Task brief: Your answer should consist solely of the lines from the one with "DIAL_RIBS, DISH_R, DISH_DEPTH = 44, 46.0, 4.0" through the one with "if empty is", copied exactly, endpoints included.

Data:

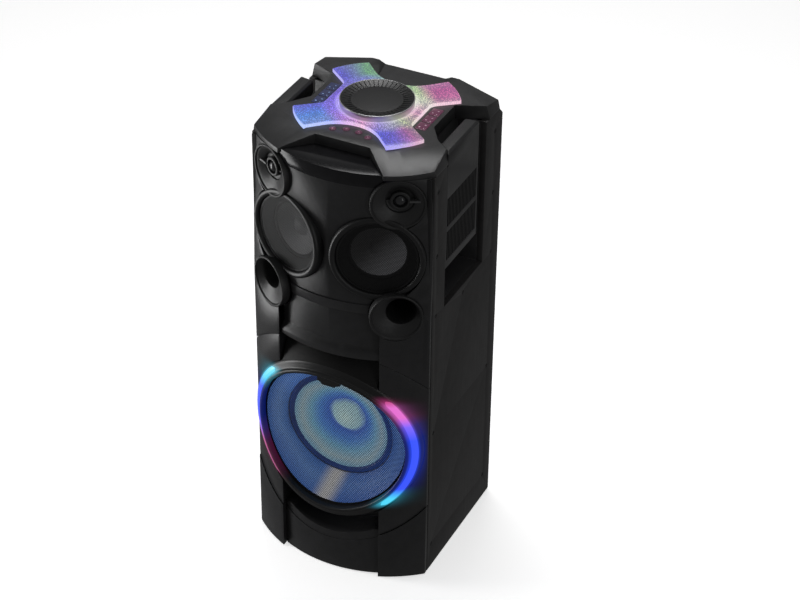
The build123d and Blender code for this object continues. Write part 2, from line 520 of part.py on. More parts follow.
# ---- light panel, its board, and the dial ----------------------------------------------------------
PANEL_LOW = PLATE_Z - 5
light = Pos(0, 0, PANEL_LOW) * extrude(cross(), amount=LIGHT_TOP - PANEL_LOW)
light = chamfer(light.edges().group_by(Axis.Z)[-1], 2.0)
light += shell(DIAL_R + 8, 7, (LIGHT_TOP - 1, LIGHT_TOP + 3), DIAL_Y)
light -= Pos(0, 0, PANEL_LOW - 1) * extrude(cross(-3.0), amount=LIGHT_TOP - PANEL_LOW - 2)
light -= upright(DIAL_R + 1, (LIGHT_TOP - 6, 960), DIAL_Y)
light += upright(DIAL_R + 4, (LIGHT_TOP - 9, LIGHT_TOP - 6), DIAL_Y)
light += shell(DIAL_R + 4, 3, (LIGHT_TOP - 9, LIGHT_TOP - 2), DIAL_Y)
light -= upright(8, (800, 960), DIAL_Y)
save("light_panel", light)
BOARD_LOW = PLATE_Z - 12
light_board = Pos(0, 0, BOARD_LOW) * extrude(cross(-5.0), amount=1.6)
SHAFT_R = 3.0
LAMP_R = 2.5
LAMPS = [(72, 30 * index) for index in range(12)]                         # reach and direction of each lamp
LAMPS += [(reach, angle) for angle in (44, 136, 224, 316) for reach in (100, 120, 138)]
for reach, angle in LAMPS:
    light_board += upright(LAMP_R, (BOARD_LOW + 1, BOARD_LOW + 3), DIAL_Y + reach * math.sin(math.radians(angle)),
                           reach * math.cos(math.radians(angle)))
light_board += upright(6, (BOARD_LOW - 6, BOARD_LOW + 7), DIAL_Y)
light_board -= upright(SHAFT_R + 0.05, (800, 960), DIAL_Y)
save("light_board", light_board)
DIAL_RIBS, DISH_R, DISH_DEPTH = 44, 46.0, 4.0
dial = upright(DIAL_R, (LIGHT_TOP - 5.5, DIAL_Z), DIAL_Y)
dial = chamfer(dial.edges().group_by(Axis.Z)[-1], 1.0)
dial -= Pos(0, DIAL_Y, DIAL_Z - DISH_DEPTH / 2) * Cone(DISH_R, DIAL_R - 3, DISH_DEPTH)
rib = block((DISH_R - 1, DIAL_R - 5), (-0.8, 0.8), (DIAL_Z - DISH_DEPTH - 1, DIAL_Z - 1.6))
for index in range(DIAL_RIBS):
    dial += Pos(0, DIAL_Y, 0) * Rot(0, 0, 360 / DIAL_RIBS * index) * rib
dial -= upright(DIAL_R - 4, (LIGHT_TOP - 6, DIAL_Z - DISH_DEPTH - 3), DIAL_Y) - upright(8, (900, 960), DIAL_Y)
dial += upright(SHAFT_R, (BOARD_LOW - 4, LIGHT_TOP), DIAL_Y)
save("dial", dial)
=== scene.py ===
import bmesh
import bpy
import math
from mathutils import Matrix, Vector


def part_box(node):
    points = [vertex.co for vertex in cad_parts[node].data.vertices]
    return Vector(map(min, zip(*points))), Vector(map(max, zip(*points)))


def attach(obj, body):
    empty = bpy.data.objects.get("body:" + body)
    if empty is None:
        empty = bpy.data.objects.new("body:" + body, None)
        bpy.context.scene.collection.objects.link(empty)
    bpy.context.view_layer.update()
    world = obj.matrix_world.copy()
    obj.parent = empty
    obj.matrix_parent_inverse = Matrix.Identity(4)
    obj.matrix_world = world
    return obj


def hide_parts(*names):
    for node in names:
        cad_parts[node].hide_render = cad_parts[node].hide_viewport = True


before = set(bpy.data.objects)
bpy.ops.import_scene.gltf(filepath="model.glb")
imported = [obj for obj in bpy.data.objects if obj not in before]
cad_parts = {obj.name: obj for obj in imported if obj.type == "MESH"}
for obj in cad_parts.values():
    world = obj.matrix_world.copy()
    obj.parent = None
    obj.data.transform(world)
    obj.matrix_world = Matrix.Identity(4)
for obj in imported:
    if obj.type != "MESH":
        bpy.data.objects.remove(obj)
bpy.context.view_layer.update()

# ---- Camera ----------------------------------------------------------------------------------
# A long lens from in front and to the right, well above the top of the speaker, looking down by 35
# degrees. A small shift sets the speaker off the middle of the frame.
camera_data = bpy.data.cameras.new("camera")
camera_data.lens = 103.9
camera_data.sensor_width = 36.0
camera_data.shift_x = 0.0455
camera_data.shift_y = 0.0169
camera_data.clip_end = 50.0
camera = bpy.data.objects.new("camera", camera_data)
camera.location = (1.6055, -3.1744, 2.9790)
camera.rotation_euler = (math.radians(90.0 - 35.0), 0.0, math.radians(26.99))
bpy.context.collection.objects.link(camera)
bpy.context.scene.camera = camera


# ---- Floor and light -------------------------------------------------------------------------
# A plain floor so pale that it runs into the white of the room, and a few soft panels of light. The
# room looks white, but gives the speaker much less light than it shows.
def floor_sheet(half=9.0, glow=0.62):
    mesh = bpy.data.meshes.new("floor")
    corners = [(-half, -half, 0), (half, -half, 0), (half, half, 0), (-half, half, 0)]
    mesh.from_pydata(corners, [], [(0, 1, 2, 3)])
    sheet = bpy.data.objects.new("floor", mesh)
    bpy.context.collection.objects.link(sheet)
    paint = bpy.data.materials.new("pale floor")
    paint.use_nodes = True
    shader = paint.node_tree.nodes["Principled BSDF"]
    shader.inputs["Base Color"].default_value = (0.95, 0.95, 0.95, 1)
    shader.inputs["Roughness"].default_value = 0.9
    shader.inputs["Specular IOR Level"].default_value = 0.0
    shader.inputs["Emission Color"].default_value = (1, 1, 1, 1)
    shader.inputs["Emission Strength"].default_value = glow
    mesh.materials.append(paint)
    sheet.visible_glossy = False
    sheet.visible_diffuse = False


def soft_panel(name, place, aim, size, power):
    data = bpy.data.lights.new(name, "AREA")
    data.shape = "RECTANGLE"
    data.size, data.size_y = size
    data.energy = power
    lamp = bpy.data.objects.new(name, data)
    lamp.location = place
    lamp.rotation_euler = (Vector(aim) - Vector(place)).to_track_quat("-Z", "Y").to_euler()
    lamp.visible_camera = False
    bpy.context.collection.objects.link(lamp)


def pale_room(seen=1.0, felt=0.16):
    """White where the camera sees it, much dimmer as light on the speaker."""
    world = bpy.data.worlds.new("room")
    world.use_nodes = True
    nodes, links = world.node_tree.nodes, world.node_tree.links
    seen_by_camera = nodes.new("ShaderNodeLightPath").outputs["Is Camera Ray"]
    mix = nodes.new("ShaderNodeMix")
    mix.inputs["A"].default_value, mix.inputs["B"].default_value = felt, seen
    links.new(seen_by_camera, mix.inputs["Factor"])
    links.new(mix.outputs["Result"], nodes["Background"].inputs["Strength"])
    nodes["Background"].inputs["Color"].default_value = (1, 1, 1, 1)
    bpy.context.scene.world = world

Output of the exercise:
DIAL_RIBS, DISH_R, DISH_DEPTH = 44, 46.0, 4.0
dial = upright(DIAL_R, (LIGHT_TOP - 5.5, DIAL_Z), DIAL_Y)
dial = chamfer(dial.edges().group_by(Axis.Z)[-1], 1.0)
dial -= Pos(0, DIAL_Y, DIAL_Z - DISH_DEPTH / 2) * Cone(DISH_R, DIAL_R - 3, DISH_DEPTH)
rib = block((DISH_R - 1, DIAL_R - 5), (-0.8, 0.8), (DIAL_Z - DISH_DEPTH - 1, DIAL_Z - 1.6))
for index in range(DIAL_RIBS):
    dial += Pos(0, DIAL_Y, 0) * Rot(0, 0, 360 / DIAL_RIBS * index) * rib
dial -= upright(DIAL_R - 4, (LIGHT_TOP - 6, DIAL_Z - DISH_DEPTH - 3), DIAL_Y) - upright(8, (900, 960), DIAL_Y)
dial += upright(SHAFT_R, (BOARD_LOW - 4, LIGHT_TOP), DIAL_Y)
save("dial", dial)
=== scene.py ===
import bmesh
import bpy
import math
from mathutils import Matrix, Vector


def part_box(node):
    points = [vertex.co for vertex in cad_parts[node].data.vertices]
    return Vector(map(min, zip(*points))), Vector(map(max, zip(*points)))


def attach(obj, body):
    empty = bpy.data.objects.get("body:" + body)
    if empty is None:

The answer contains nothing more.